Me detuve por unos minutos – segundos que parecían horas – y seguí el vaivén de las nubes sobre Huayna Picchu (el cerro emblemático detrás de las ruinas). El sonido de los pájaros me comprobó que no se trataba de un sueño, que frente a mí estaban las ruinas precolombinas más importantes de América.
Pero lo que más llamó mi atención no fueron las ruinas en sí. Me impactó más la naturaleza alrededor de Machu Picchu: el movimiento místico de las nubes; el musgo que brota sobre las piedras; los conejos y pájaros que se asientan en las ruinas a meditar; y el río Urubamba al fondo del precipicio.
Ver Machu Picchu es una experiencia inolvidable. Se siente una oleada de placer cuando el panorama frente a los ojos encaja con esa imagen que está grabada en nuestro banco de memoria. Pero una explicación psicoanalítica no basta para entender esta sensación.

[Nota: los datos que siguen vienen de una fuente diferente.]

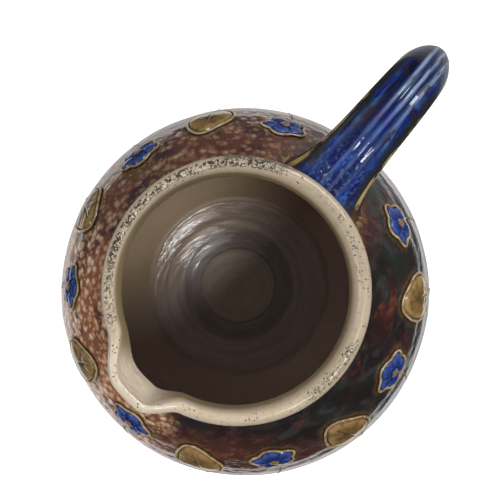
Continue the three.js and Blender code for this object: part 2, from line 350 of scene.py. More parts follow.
off_lip = np.abs(turned_from(angles, lip_angle)) * rim_radius
pulled_thin = (1 - smoothstep(off_lip, *thinned_beside)) * smoothstep(-crest_distance, *thinned_inside)
pulled_thin *= smoothstep(heights, jug_height - lip_depth, jug_height - thinned_full_depth)
thrown = by_hand(angles, radii, heights)
thrown[:, 0] += math.cos(lip_angle) * lip_thinning * pulled_thin
thrown[:, 1] += math.sin(lip_angle) * lip_thinning * pulled_thin
shifted = smoothstep(-crest_distance, 0, throat_shift_run)
shifted *= smoothstep(heights, jug_height - throat_shift_depth, jug_height)
thrown[:, 0] += throat_shift * math.cos(throat_shift_angle) * shifted
thrown[:, 1] += throat_shift * math.sin(throat_shift_angle) * shifted
lift = unevenness(thrown)
off_crest = smoothstep(np.abs(crest_distance), *uneven_from_crest)
lift *= smoothstep(heights, *uneven_from_foot) * lerp(uneven_on_crest, 1, off_crest)
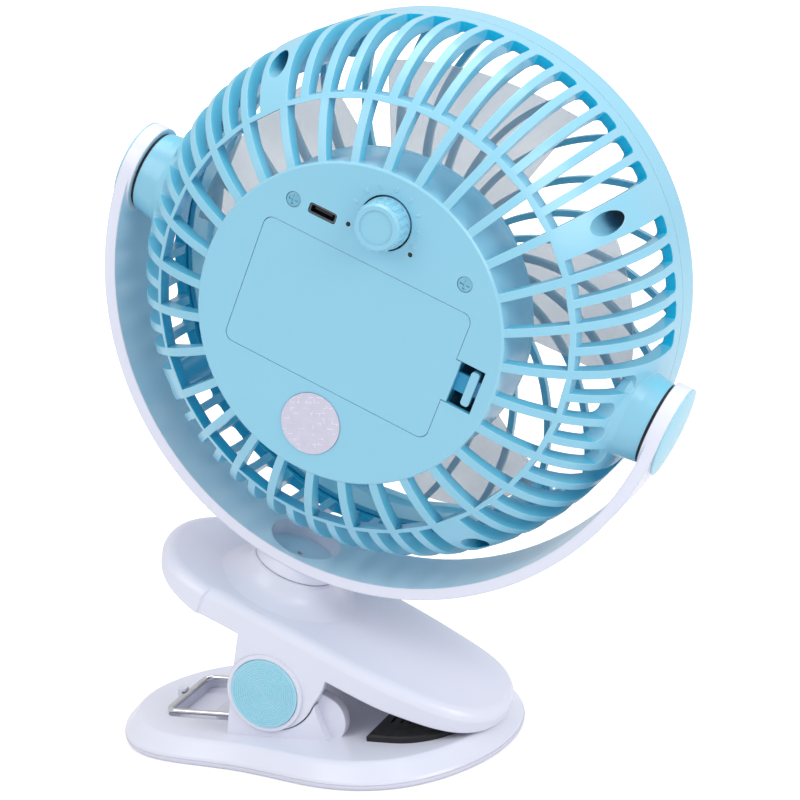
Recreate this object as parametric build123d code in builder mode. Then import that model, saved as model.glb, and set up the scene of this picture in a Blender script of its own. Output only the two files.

En su libro The Social Animal, David Brooks dice que “en momentos trascendentales las personas sienten que se fusionan con la naturaleza y con Dios, el alma se eleva y un sentimiento de unidad con el universo impregna su ser.”
Será por eso que los incas venían aquí para descansar o realizar ceremonias religiosas. Aunque su función exacta se desconoce, las divergencias sobre el uso de Machu Picchu sólo contribuyen a engrandecer su leyenda.
Una función importante de Machu Picchu es dar una lección de humildad a la humanidad. El hecho de que hace sólo seis siglos una civilización quería llegar al cielo sólo para estar más cerca de Dios (el Sol o cualquier otra fuerza de vida), nos hace reconsiderar nuestros valores y prioridades.
Aunque no hay civilización perfecta, sí han existido muchas que mantuvieron un contacto más cercano con lo espiritual. Eso ayudó a los incas a tener un sentido de propósito fuerte y una sociedad más organizada y honesta.
Los incas no entendían por qué los españoles cerraban sus puertas con llave. No comprendían por qué alguien quisiera robarle algo a otro. Tal era la pureza de su conciencia que dejaban la puerta de sus casas abierta sin preocuparse de que alguien robara sus pertenencias.
La tranquilidad en que vivían los incas es la misma que se siente en Machu Picchu. El alma es libre de soñar e inventar un mundo utópico, regido por el imperio de la honestidad y la hermandad.